Classic Pairings: Toasted sourdough, radishes, a drizzle of honey
Alternative Food Pairings: Roasted fennel, preserved lemon, buckwheat galette
Wine: Sancerre or Pouilly-Fumé (Sauvignon Blanc)
Beer: Berliner Weisse or citrusy pale ales
Cider: Acid-forward dry cider, especially with floral notes
Non-Alcoholic: Chilled cucumber-mint tisane or elderflower cordial
Spirited Match: Gin with lemon peel or absinthe microdosed over ice

Jaquin Bûche de Mont

A longer-format bûche (log), this is dense, creamy, and slightly more pungent than the Rod du Cher. Expect layers of chalk, rind bloom, and a paste that ripens inward. Notes of lemon balm, wet hay, and a faint pepperiness from the rind flora.

Classic Pairings: Walnut bread, fresh pears, green olives
Alternative Food Pairings: Grilled courgette, avocado toast, herbed lentils
Wine: Chenin Blanc or dry Muscadet
Beer: Table beer or saison with Brett
Cider: Perry or young apple cider
Non-Alcoholic: Green apple juice or lemon verbena infusion
Spirited Match: Gentian amaro or fino sherry

Jaquin Pyramide du Chabris

Shaped like a truncated pyramid, often coated in ash. The contrast between the creamy rind and dense, chalky center is divine. Salty, with a backbone of citrus and a lingering minerality like licking a cold river stone.

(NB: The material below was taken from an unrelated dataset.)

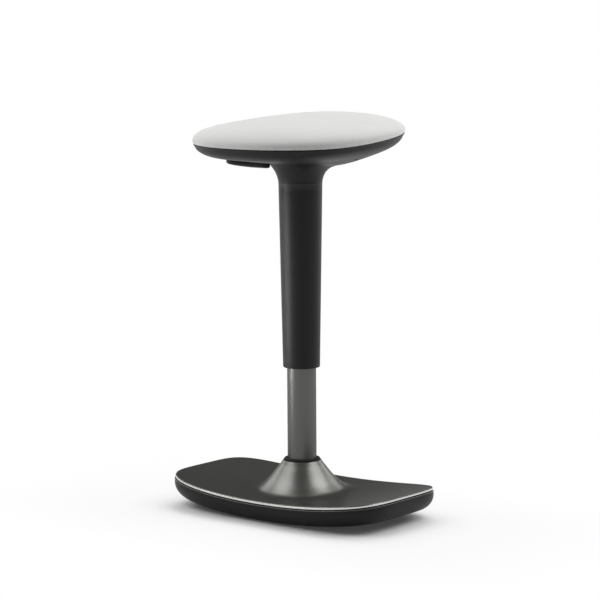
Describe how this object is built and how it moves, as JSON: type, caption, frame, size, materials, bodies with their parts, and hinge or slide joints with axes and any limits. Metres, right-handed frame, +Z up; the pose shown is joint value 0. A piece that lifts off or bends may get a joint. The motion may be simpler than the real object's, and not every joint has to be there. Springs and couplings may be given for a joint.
{
  "type": "perch stool",
  "caption": "Height-adjustable perch stool: a tilted, crowned round seat on a telescopic swivel column, with a release lever, over a long base that rocks sideways.",
  "frame": {"origin": "on the floor under the axis of the column, at the middle of the flat land of the rubber sole", "axes": "+Z up along the column; X along the long axis of the base, which is the way it rocks; -Y to the front of the seat, its lower edge"},
  "size_m": [0.4584, 0.3579, 0.6946],
  "materials": {
    "deck_metal": "satin metallic dark grey paint",
    "trim_metal": "polished edge",
    "column_metal": "satin metallic grey paint",
    "black_plastic": "fine-grained satin black",
    "black_rubber": "matte",
    "dark_steel": "black coated",
    "bright_steel": "zinc plated",
    "nylon": "natural nylon",
    "plywood": "raw moulded plywood",
    "foam": "moulded open-cell foam",
    "seat_fabric": "light grey upholstery"
  },
  "bodies": {
    "base": {"deck_cover": "deck_metal", "edge_trim": "trim_metal", "base_body": "black_plastic", "rocker_plate": "dark_steel", "sole_pad": "black_rubber", "column_socket": "dark_steel", "socket_bolt_1": "bright_steel", "socket_bolt_2": "bright_steel", "socket_bolt_3": "bright_steel", "socket_bolt_4": "bright_steel", "base_screw_1": "bright_steel", "base_screw_2": "bright_steel", "base_screw_3": "bright_steel", "base_screw_4": "bright_steel", "base_screw_5": "bright_steel", "base_screw_6": "bright_steel", "boot_seal": "black_rubber", "column_tube": "column_metal", "tube_end_plate": "bright_steel", "bearing_lower_race": "bright_steel", "bearing_cage": "nylon", "guide_bushing": "nylon"},
    "rod": {"piston_rod": "bright_steel", "piston": "nylon", "bearing_upper_race": "bright_steel", "bump_stop": "black_rubber", "retaining_clip": "bright_steel"},
    "seat": {"pressure_tube": "dark_steel", "rod_guide": "nylon", "column_sleeve": "black_plastic", "sleeve_glide": "nylon", "seat_shell": "black_plastic", "shell_screw_1": "bright_steel", "shell_screw_2": "bright_steel", "shell_screw_3": "bright_steel", "shell_screw_4": "bright_steel", "seat_board": "plywood", "seat_foam": "foam", "seat_cover": "seat_fabric", "seat_plate": "dark_steel", "lever_housing": "dark_steel", "taper_hub": "dark_steel", "seat_bolt_1": "bright_steel", "seat_bolt_2": "bright_steel", "seat_bolt_3": "bright_steel", "seat_bolt_4": "bright_steel"},
    "lever": {"lever_arm": "dark_steel", "lever_paddle": "black_plastic", "lever_pivot": "bright_steel"},
    "pin": {"release_pin": "bright_steel"}
  },
  "joints": [
    {"name": "seat_swivel", "type": "hinge", "parent": "base", "child": "rod", "pos_m": [0, 0, 0.03], "axis": [0, 0, 1], "continuous": true},
    {"name": "seat_height", "type": "slide", "parent": "rod", "child": "seat", "axis": [0, 0, 1], "range_m": [-0.155, 0.095]},
    {"name": "lever_lift", "type": "hinge", "parent": "seat", "child": "lever", "pos_m": [-0.02393, -0.0181, 0.6307], "axis": [-0.6032, 0.7976, 0], "range_deg": [0, 5], "stiffness_Nm_per_rad": 4, "springref_deg": -2.86},
    {"name": "pin_press", "type": "slide", "parent": "seat", "child": "pin", "axis": [0, 0, -1], "range_m": [0, 0.0027]}
  ],
  "couplings": [
    {"joint": "pin_press", "follows": "lever_lift", "m_per_rad": 0.03}
  ]
}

Classic Pairings: Grapes, sesame crackers, fig jam
Alternative Food Pairings: Roasted carrots, beet hummus, tomato salad
Wine: Sauvignon Blanc (Menetou-Salon or Reuilly)
Beer: Sour ales or Brett-fermented saisons
Cider: Light pétillant-style apple cider
Non-Alcoholic: Sparkling water with lemon zest or gooseberry shrub
Spirited Match: White vermouth or dry white port

Fine Cheese Co. Cheddars

Style: Hard, Crumbly, Waxed
Milk: Cow
Origin: Fine Cheese Co. UK


Available Sizes:
400 g

Creamy, pale yellow cheddar in a striking burgundy wax. Club cheddars are the sweet, creamy cousin of clothbound cheddar. The was coating leads to less moisture loss, creating an incredibly appealing cheese with plenty of flavour.